### TO BE DONE
Say how many lines contain "scene", using only the number.

### COLLECTED MATERIAL
**********

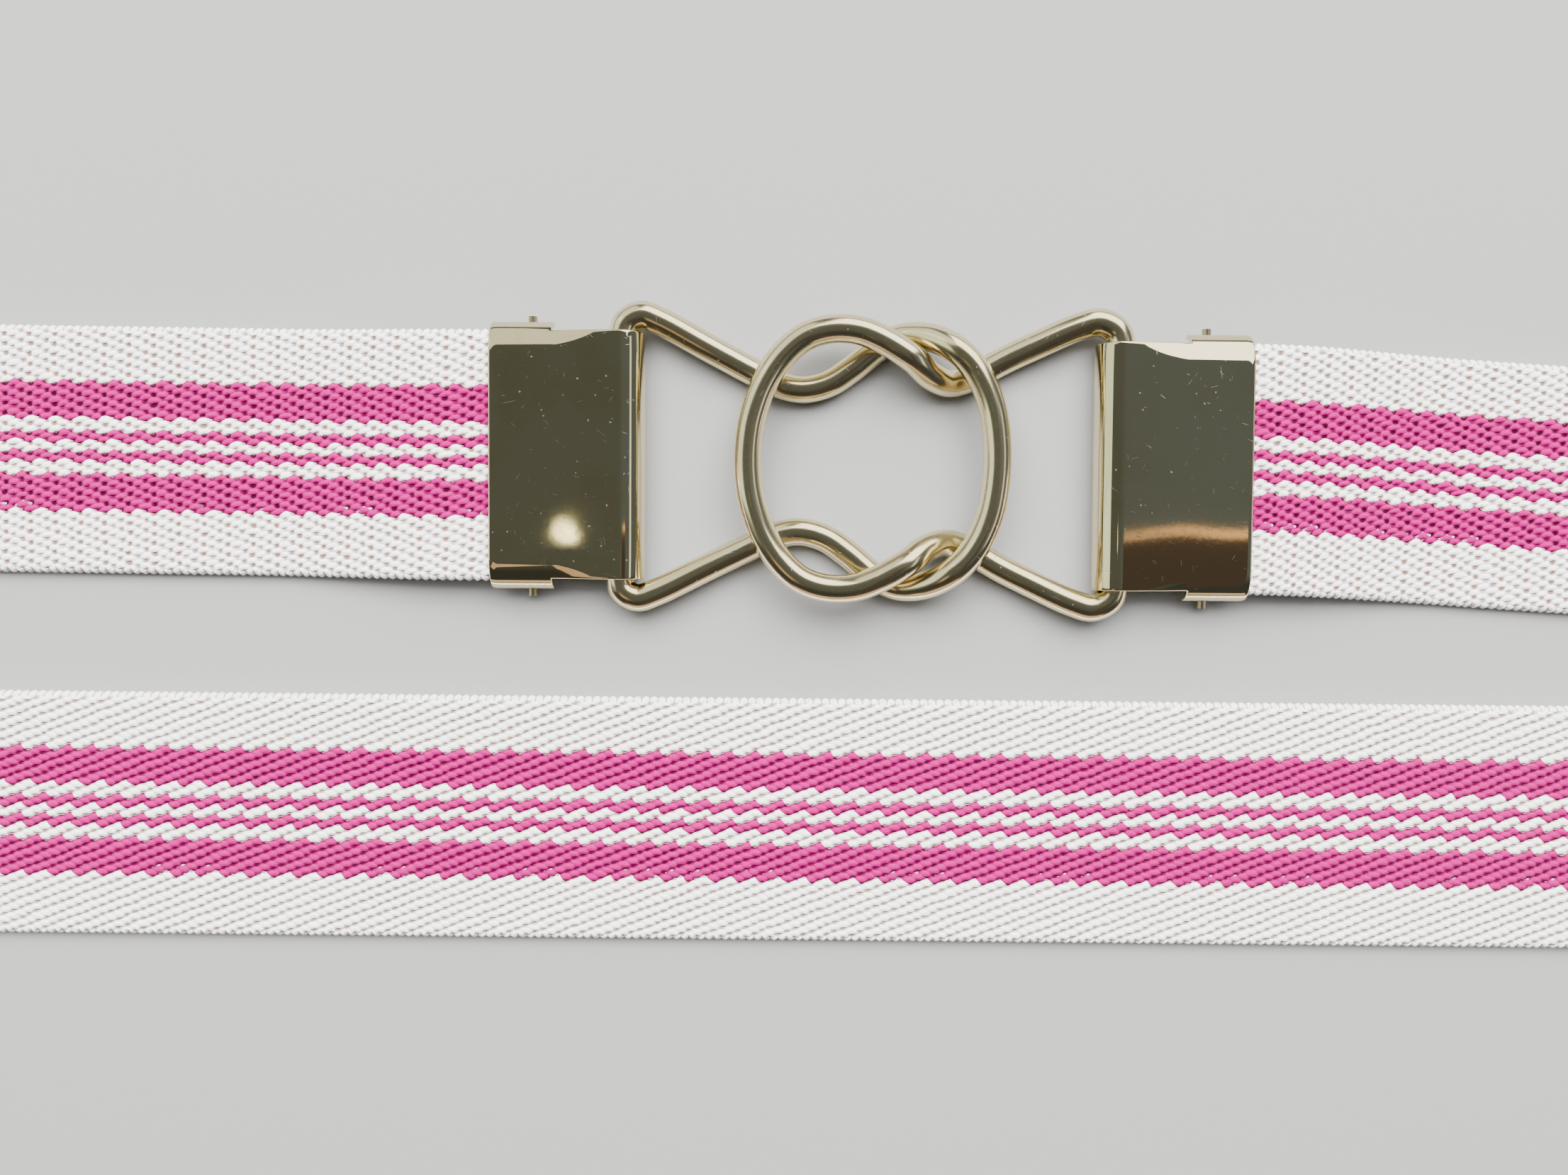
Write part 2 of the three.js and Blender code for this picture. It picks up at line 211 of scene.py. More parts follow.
def add_world():
    """A dim room, pale at the horizon, cooler towards +X, dark towards -Y, with a lamp and a brown panel.

    Overhead, a direction is given by its slopes: how far east and north it goes for each metre up.
    """
    f = Finish("studio", "worlds", "Background")
    way = f.node("ShaderNodeTexCoord", {}, {}, ("Generated",))
    x, y, z = f.node("ShaderNodeSeparateXYZ", {}, {0: way}, (0, 1, 2))
    height = f.math("MAXIMUM", z, 0.02)
    east, north = x / height, y / height
    colour = f.mix(east.ramp(-0.1, 0.4), ROOM["west"], ROOM["east"])
    colour = f.mix(north.ramp(-0.2, -0.9) * 0.75, colour, ROOM["south"])
    panel = east.ramp(0.2, 0.24) * (1 - east.ramp(0.5, 0.56))
    colour = f.mix(panel * north.ramp(0.0095, 0.0075) * north.ramp(-2.6, -1.6), colour, ROOM["panel"])
    rim = north.ramp(0.0075, 0.0095) * north.ramp(0.0165, 0.0135)
    colour = f.mix(panel * rim * (east.ramp(0.24, 0.42) * 0.6 + 0.4), colour, ROOM["rim"])
    lamp_x, lamp_y = east + 0.187, north - 0.0135
    long, wide = lamp_x * 0.8 - lamp_y * 0.6, lamp_x * 0.6 + lamp_y * 0.8  # along and across the tilted oval
    lamp = 1 - ((long / 0.0135).squared() + (wide / 0.0085).squared()).ramp(0.5, 1.2)
    colour = f.mix(lamp * long.ramp(-0.016, 0.002), colour, ROOM["lamp"])
    colour = f.mix(z.ramp(0.2, 0.0), colour, ROOM["horizon"])
    bpy.context.scene.world = f.finish({"Color": colour})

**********

### RIGHT ANSWER
2